What I loved most about the interaction was its kindness, as physical proximity conveyed intimacy and assurance instead of dominance and intimidation. We both smiled genuinely, and recognizing that the dynamic at hand didn’t take away from the fun. The whole thing demonstrated that good sexual politics aren’t threatening, but rely on a mutual understanding and engagement. Who likes to play games alone?
Let’s be real. I wrote most of this prior to the election, and am publishing it because I believe humor is cathartic and valuable. However, we must remember in these moments that our sex is political in concrete and essential ways. On the night of the election, most of my queer friends and I were cruising Grindr or desperately texting booty calls to set up some good old fashioned election panic sex.

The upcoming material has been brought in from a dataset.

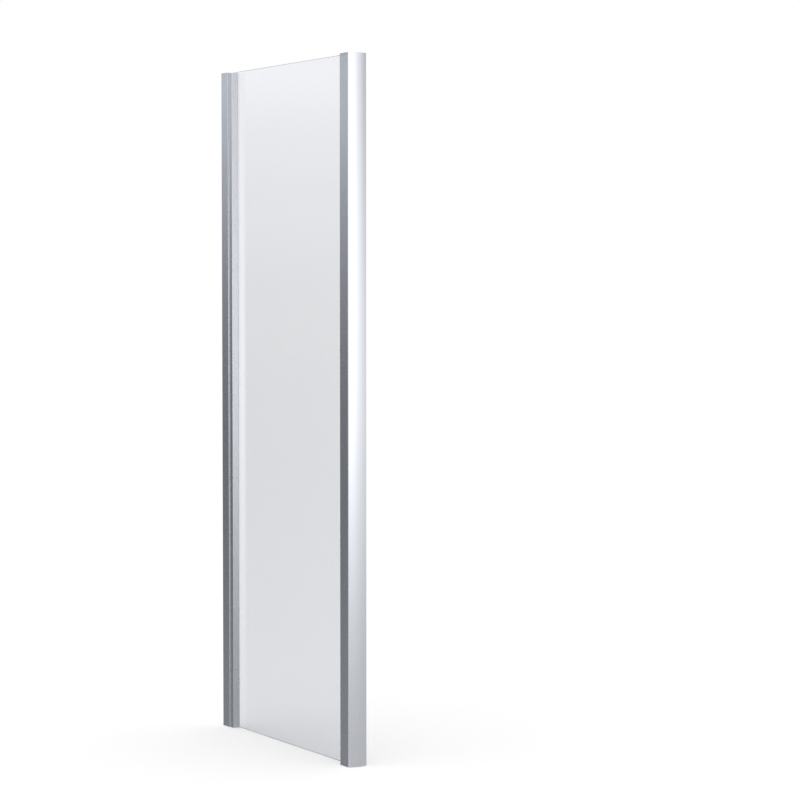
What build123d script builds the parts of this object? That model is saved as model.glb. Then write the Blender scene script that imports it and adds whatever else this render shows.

There’s something absurdly dystopian to the thought of climaxing as Hillary loses Ohio, but who can deny our need for physical intimacy, bodily comfort, and reassurance? We need to fuck our way into a pleasure so blissful that we forget the world around us, that we remember that we’re living regardless. We need to make love so passionately to those we care about that we know we’re not alone. We need to hold each other so tightly that we express all the solidarity and strength we can muster, that volatile Facebook posts don’t do justice to. Our sex is political because it’s our only evidence that we exist and feel together. It won’t change the world on its own, but it’ll remind you that you can.
To be a great sexual politician is to wield your power with love and for mutual pleasure, as a tool for resilience. Sure, the games can be fun and make a good story, but they’re not what matters most right now. Fuck Trump’s hate.